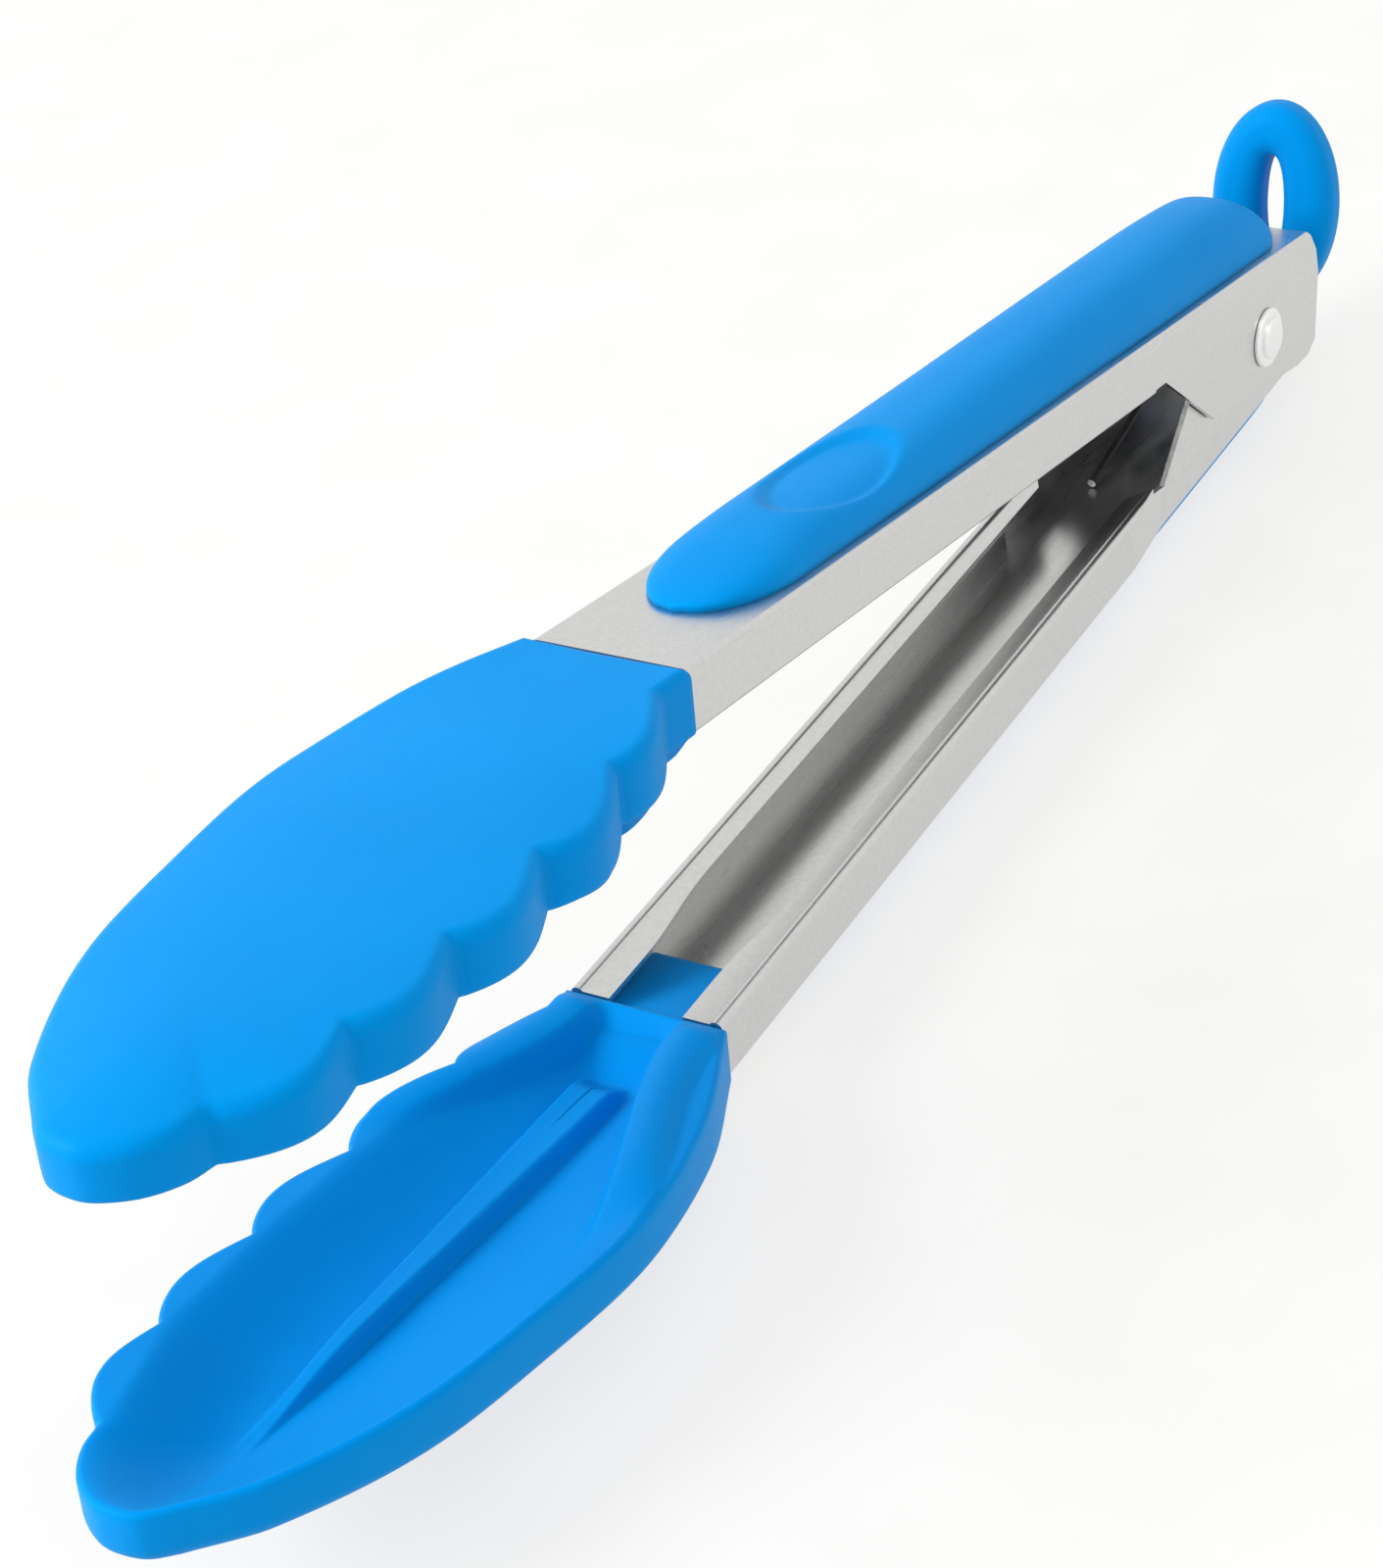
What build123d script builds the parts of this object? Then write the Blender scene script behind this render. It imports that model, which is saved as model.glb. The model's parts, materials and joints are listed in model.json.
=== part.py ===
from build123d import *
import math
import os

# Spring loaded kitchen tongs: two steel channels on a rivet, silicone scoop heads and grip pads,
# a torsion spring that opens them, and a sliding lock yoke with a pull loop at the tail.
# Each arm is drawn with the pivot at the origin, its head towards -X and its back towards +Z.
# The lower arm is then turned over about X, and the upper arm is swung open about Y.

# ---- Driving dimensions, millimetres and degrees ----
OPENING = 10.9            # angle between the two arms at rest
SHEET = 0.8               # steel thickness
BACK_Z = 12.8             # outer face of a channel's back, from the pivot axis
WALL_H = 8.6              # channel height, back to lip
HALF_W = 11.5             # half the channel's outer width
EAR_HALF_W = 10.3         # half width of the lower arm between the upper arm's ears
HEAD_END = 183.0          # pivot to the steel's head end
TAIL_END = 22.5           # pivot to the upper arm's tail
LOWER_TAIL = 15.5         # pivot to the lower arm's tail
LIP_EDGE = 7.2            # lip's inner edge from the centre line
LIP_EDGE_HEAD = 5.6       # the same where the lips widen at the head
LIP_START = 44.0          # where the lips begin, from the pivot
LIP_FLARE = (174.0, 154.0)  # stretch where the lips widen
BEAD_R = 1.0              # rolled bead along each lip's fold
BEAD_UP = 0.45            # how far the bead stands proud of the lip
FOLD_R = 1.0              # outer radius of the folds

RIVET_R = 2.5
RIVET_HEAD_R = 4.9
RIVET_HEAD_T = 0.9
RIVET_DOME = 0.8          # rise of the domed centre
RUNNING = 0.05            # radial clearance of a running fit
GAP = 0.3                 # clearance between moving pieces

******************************

- _Problem to work on_:
Show every line of the listing in which the string "that" can be found.

- _Finished task_:
What build123d script builds the parts of this object? Then write the Blender scene script behind this render. It imports that model, which is saved as model.glb. The model's parts, materials and joints are listed in model.json.
# a torsion spring that opens them, and a sliding lock yoke with a pull loop at the tail.